◆ Directions
Filter these entries so that only lines with the word "FreeCAD" remain.
★ ★ ★
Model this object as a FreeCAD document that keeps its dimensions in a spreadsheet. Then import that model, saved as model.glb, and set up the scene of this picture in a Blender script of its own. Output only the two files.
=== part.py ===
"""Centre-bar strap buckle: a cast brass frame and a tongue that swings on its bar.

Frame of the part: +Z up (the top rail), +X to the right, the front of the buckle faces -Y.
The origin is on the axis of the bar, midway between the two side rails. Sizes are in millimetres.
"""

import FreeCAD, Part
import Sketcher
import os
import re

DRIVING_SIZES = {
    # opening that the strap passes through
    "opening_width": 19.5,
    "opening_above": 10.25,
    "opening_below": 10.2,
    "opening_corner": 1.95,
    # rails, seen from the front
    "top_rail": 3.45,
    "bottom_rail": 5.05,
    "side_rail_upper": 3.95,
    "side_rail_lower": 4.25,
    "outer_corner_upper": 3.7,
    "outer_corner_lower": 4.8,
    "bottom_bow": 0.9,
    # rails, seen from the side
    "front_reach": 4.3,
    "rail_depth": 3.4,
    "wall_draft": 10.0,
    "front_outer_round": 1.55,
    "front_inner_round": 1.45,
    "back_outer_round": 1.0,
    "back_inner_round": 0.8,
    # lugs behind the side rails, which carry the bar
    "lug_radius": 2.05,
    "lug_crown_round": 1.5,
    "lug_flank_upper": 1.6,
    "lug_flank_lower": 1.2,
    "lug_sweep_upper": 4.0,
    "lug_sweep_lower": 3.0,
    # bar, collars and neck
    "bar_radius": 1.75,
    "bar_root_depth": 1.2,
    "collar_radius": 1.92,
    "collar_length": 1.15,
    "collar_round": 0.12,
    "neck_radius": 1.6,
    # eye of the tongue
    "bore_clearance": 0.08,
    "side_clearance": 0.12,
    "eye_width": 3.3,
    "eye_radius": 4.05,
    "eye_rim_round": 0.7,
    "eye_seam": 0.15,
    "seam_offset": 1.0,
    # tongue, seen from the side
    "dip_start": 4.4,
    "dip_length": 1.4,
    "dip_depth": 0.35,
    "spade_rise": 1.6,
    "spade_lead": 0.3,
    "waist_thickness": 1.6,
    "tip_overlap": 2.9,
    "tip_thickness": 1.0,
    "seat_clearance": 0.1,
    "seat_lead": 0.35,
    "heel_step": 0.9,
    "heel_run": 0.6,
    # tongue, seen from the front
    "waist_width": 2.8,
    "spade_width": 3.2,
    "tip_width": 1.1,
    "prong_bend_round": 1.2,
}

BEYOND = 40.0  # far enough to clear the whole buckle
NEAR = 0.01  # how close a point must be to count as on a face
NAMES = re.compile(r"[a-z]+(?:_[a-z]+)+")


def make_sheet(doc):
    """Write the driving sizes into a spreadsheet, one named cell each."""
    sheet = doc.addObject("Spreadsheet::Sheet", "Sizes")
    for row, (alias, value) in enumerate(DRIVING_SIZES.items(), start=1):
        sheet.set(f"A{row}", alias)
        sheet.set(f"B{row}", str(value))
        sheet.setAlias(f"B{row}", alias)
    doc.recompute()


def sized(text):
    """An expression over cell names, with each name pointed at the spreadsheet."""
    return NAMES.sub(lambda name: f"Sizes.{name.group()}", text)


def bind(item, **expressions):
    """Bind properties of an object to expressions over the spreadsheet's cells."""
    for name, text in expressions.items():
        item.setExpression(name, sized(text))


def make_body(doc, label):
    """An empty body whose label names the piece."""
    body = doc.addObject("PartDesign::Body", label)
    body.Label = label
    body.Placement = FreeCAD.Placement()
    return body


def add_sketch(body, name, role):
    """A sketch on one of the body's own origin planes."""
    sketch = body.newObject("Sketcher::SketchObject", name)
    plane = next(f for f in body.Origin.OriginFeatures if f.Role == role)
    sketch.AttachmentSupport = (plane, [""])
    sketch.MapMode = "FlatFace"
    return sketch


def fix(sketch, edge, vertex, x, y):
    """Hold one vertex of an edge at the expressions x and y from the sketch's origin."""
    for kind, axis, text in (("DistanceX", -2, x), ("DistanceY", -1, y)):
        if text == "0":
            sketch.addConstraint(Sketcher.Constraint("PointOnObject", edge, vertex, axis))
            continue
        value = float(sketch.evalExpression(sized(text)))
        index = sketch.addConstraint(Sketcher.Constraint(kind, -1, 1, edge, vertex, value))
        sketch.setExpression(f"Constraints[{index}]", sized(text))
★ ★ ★
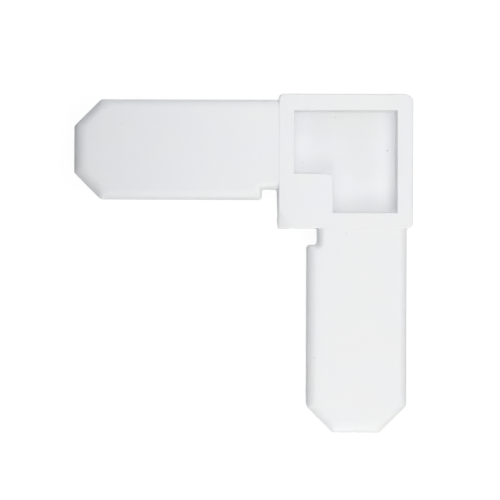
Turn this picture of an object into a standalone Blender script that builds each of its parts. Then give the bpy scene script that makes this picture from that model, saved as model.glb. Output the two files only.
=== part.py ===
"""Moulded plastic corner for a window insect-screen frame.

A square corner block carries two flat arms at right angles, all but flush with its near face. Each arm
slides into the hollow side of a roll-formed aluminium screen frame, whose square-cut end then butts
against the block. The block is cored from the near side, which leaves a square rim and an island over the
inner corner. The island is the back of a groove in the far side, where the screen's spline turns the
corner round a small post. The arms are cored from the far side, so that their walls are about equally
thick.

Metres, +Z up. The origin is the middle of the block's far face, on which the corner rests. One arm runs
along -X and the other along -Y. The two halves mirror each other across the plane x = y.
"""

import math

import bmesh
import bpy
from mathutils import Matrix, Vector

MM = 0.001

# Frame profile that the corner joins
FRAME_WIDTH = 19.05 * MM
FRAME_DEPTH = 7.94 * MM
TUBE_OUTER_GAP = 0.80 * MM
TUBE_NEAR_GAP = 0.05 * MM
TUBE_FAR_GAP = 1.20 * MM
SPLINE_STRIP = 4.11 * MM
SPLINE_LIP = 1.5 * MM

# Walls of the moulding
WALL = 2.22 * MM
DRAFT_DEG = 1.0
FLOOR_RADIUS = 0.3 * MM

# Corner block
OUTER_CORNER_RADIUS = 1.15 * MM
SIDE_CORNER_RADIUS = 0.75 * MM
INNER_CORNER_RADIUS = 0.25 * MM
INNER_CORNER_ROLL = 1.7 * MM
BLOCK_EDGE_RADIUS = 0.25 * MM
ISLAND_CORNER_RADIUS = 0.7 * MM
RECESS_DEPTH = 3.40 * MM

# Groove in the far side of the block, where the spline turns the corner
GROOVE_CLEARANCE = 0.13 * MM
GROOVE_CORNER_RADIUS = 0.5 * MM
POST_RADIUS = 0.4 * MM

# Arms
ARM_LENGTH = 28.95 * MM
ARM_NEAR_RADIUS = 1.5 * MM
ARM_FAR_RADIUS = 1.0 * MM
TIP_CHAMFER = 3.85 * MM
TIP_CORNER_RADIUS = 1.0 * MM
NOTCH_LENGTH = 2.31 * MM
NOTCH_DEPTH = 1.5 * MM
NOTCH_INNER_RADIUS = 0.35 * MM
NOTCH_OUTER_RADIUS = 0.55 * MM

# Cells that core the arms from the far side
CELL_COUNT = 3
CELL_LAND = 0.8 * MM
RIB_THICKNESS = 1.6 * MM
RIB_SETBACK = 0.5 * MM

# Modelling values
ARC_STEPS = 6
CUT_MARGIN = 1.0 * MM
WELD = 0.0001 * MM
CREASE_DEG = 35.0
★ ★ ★
◆ Answer in full
Model this object as a FreeCAD document that keeps its dimensions in a spreadsheet. Then import that model, saved as model.glb, and set up the scene of this picture in a Blender script of its own. Output only the two files.
import FreeCAD, Part
    body.Placement = FreeCAD.Placement()